▶ _What is required_
Reproduce all entries precisely as they are written.
BEGIN Entries shown
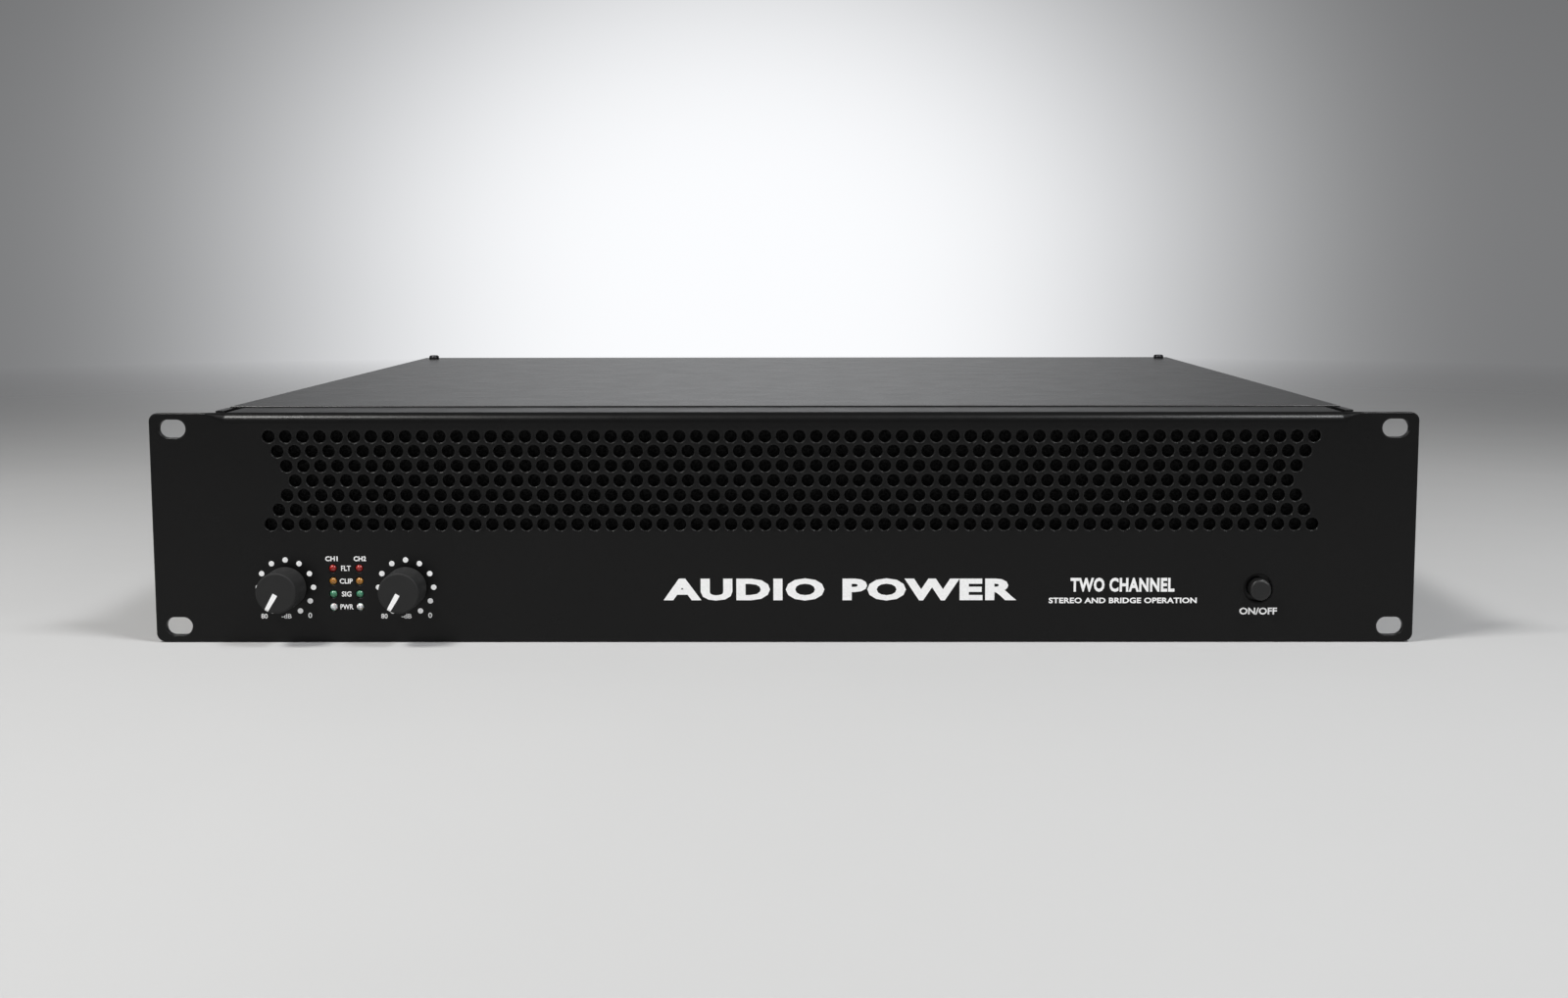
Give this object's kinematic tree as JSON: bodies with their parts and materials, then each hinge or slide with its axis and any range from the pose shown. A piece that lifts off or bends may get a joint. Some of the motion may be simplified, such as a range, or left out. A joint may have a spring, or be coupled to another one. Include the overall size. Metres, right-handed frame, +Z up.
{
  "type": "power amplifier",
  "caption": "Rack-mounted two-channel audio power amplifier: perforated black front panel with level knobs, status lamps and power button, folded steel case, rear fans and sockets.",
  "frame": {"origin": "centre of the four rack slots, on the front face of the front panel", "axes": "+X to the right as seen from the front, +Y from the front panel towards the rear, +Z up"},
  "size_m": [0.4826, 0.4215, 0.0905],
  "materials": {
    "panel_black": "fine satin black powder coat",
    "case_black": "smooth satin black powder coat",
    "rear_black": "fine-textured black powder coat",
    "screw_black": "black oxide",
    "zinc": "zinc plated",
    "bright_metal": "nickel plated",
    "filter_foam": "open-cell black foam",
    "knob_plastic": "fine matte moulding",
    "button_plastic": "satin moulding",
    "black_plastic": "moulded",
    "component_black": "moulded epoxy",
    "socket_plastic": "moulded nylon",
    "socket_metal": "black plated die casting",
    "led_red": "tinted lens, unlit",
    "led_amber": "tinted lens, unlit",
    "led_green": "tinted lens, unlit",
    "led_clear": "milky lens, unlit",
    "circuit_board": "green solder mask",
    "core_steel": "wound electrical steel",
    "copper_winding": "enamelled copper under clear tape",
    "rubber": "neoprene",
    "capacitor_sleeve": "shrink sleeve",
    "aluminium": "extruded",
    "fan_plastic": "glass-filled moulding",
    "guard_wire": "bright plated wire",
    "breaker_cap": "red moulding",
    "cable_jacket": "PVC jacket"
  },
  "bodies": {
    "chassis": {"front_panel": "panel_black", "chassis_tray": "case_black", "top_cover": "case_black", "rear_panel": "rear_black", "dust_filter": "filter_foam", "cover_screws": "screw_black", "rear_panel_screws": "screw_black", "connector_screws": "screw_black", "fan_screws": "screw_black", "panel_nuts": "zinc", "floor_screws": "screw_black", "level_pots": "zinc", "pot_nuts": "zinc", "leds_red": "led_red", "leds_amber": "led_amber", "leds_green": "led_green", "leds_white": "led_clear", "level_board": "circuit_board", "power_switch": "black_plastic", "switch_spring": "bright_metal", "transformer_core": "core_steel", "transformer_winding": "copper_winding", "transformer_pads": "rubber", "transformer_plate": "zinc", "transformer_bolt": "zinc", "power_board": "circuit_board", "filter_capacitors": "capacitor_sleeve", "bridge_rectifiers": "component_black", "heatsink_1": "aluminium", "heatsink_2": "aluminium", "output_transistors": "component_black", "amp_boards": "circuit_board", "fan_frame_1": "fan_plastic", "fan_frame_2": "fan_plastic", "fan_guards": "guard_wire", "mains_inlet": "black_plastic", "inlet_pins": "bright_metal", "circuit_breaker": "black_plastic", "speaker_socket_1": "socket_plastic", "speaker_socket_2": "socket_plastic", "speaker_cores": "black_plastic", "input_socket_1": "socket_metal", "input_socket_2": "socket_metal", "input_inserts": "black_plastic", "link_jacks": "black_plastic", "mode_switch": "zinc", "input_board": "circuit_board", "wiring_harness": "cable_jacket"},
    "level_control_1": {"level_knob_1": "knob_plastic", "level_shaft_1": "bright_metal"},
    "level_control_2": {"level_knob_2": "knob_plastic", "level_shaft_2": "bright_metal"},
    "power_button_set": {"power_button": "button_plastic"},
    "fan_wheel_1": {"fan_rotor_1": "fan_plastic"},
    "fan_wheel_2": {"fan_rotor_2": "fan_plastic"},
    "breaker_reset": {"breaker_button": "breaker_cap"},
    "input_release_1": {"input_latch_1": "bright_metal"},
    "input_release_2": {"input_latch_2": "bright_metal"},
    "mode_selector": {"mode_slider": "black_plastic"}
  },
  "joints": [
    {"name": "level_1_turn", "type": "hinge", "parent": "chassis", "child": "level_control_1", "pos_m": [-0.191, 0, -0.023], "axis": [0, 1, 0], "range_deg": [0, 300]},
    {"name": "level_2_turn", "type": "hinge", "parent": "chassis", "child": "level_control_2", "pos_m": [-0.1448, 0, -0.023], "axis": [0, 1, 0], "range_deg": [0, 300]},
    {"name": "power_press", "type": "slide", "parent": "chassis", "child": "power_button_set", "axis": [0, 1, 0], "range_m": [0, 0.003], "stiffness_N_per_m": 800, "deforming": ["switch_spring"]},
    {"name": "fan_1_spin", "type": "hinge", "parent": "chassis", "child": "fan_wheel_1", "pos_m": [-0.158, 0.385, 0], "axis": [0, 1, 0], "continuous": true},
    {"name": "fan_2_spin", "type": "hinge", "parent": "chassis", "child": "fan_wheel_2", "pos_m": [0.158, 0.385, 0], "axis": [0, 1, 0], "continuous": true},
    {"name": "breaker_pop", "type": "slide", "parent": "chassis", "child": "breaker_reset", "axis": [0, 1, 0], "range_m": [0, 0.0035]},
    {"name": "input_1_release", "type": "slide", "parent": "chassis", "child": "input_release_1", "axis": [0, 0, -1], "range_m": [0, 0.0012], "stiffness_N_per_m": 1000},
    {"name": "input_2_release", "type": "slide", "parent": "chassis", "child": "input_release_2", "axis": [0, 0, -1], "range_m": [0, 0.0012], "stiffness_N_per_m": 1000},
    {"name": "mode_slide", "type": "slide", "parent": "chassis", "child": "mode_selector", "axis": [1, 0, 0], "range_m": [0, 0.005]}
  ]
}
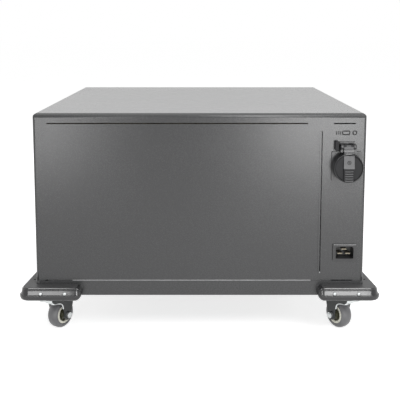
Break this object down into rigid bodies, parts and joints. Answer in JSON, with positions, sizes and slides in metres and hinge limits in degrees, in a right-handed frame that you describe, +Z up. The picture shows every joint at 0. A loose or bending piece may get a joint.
END Entries shown
▶ _Response_
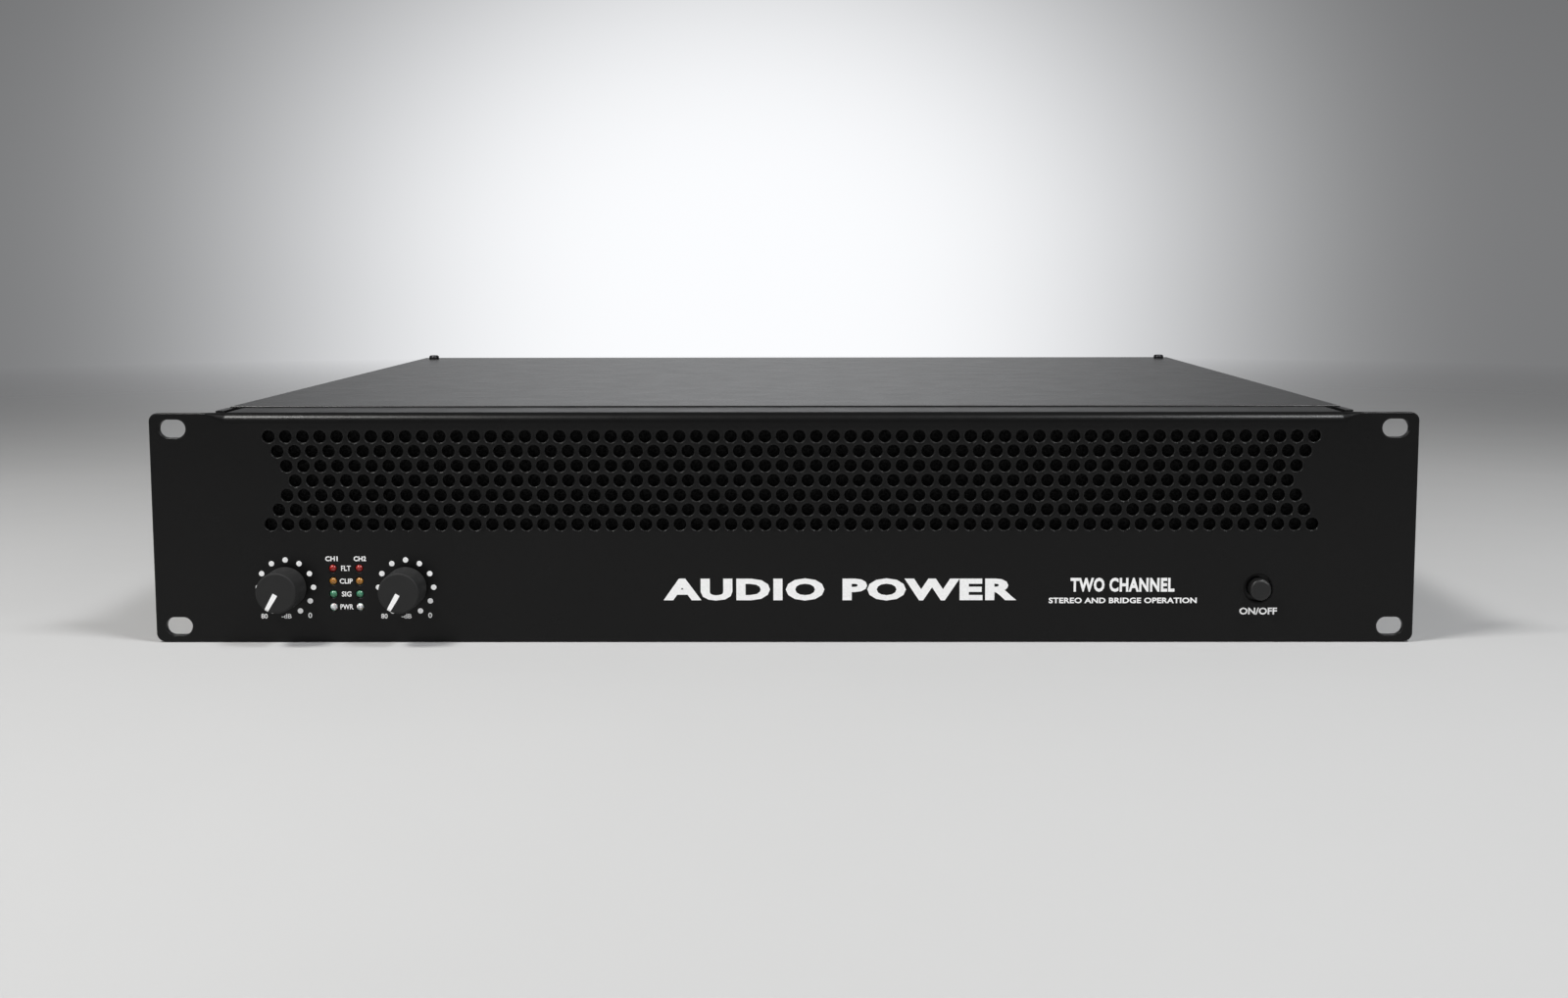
Give this object's kinematic tree as JSON: bodies with their parts and materials, then each hinge or slide with its axis and any range from the pose shown. A piece that lifts off or bends may get a joint. Some of the motion may be simplified, such as a range, or left out. A joint may have a spring, or be coupled to another one. Include the overall size. Metres, right-handed frame, +Z up.
{
  "type": "power amplifier",
  "caption": "Rack-mounted two-channel audio power amplifier: perforated black front panel with level knobs, status lamps and power button, folded steel case, rear fans and sockets.",
  "frame": {"origin": "centre of the four rack slots, on the front face of the front panel", "axes": "+X to the right as seen from the front, +Y from the front panel towards the rear, +Z up"},
  "size_m": [0.4826, 0.4215, 0.0905],
  "materials": {
    "panel_black": "fine satin black powder coat",
    "case_black": "smooth satin black powder coat",
    "rear_black": "fine-textured black powder coat",
    "screw_black": "black oxide",
    "zinc": "zinc plated",
    "bright_metal": "nickel plated",
    "filter_foam": "open-cell black foam",
    "knob_plastic": "fine matte moulding",
    "button_plastic": "satin moulding",
    "black_plastic": "moulded",
    "component_black": "moulded epoxy",
    "socket_plastic": "moulded nylon",
    "socket_metal": "black plated die casting",
    "led_red": "tinted lens, unlit",
    "led_amber": "tinted lens, unlit",
    "led_green": "tinted lens, unlit",
    "led_clear": "milky lens, unlit",
    "circuit_board": "green solder mask",
    "core_steel": "wound electrical steel",
    "copper_winding": "enamelled copper under clear tape",
    "rubber": "neoprene",
    "capacitor_sleeve": "shrink sleeve",
    "aluminium": "extruded",
    "fan_plastic": "glass-filled moulding",
    "guard_wire": "bright plated wire",
    "breaker_cap": "red moulding",
    "cable_jacket": "PVC jacket"
  },
  "bodies": {
    "chassis": {"front_panel": "panel_black", "chassis_tray": "case_black", "top_cover": "case_black", "rear_panel": "rear_black", "dust_filter": "filter_foam", "cover_screws": "screw_black", "rear_panel_screws": "screw_black", "connector_screws": "screw_black", "fan_screws": "screw_black", "panel_nuts": "zinc", "floor_screws": "screw_black", "level_pots": "zinc", "pot_nuts": "zinc", "leds_red": "led_red", "leds_amber": "led_amber", "leds_green": "led_green", "leds_white": "led_clear", "level_board": "circuit_board", "power_switch": "black_plastic", "switch_spring": "bright_metal", "transformer_core": "core_steel", "transformer_winding": "copper_winding", "transformer_pads": "rubber", "transformer_plate": "zinc", "transformer_bolt": "zinc", "power_board": "circuit_board", "filter_capacitors": "capacitor_sleeve", "bridge_rectifiers": "component_black", "heatsink_1": "aluminium", "heatsink_2": "aluminium", "output_transistors": "component_black", "amp_boards": "circuit_board", "fan_frame_1": "fan_plastic", "fan_frame_2": "fan_plastic", "fan_guards": "guard_wire", "mains_inlet": "black_plastic", "inlet_pins": "bright_metal", "circuit_breaker": "black_plastic", "speaker_socket_1": "socket_plastic", "speaker_socket_2": "socket_plastic", "speaker_cores": "black_plastic", "input_socket_1": "socket_metal", "input_socket_2": "socket_metal", "input_inserts": "black_plastic", "link_jacks": "black_plastic", "mode_switch": "zinc", "input_board": "circuit_board", "wiring_harness": "cable_jacket"},
    "level_control_1": {"level_knob_1": "knob_plastic", "level_shaft_1": "bright_metal"},
    "level_control_2": {"level_knob_2": "knob_plastic", "level_shaft_2": "bright_metal"},
    "power_button_set": {"power_button": "button_plastic"},
    "fan_wheel_1": {"fan_rotor_1": "fan_plastic"},
    "fan_wheel_2": {"fan_rotor_2": "fan_plastic"},
    "breaker_reset": {"breaker_button": "breaker_cap"},
    "input_release_1": {"input_latch_1": "bright_metal"},
    "input_release_2": {"input_latch_2": "bright_metal"},
    "mode_selector": {"mode_slider": "black_plastic"}
  },
  "joints": [
    {"name": "level_1_turn", "type": "hinge", "parent": "chassis", "child": "level_control_1", "pos_m": [-0.191, 0, -0.023], "axis": [0, 1, 0], "range_deg": [0, 300]},
    {"name": "level_2_turn", "type": "hinge", "parent": "chassis", "child": "level_control_2", "pos_m": [-0.1448, 0, -0.023], "axis": [0, 1, 0], "range_deg": [0, 300]},
    {"name": "power_press", "type": "slide", "parent": "chassis", "child": "power_button_set", "axis": [0, 1, 0], "range_m": [0, 0.003], "stiffness_N_per_m": 800, "deforming": ["switch_spring"]},
    {"name": "fan_1_spin", "type": "hinge", "parent": "chassis", "child": "fan_wheel_1", "pos_m": [-0.158, 0.385, 0], "axis": [0, 1, 0], "continuous": true},
    {"name": "fan_2_spin", "type": "hinge", "parent": "chassis", "child": "fan_wheel_2", "pos_m": [0.158, 0.385, 0], "axis": [0, 1, 0], "continuous": true},
    {"name": "breaker_pop", "type": "slide", "parent": "chassis", "child": "breaker_reset", "axis": [0, 1, 0], "range_m": [0, 0.0035]},
    {"name": "input_1_release", "type": "slide", "parent": "chassis", "child": "input_release_1", "axis": [0, 0, -1], "range_m": [0, 0.0012], "stiffness_N_per_m": 1000},
    {"name": "input_2_release", "type": "slide", "parent": "chassis", "child": "input_release_2", "axis": [0, 0, -1], "range_m": [0, 0.0012], "stiffness_N_per_m": 1000},
    {"name": "mode_slide", "type": "slide", "parent": "chassis", "child": "mode_selector", "axis": [1, 0, 0], "range_m": [0, 0.005]}
  ]
}
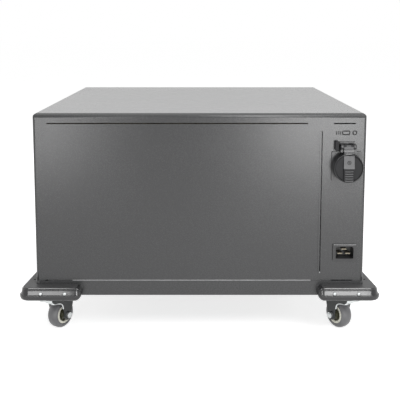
Break this object down into rigid bodies, parts and joints. Answer in JSON, with positions, sizes and slides in metres and hinge limits in degrees, in a right-handed frame that you describe, +Z up. The picture shows every joint at 0. A loose or bending piece may get a joint.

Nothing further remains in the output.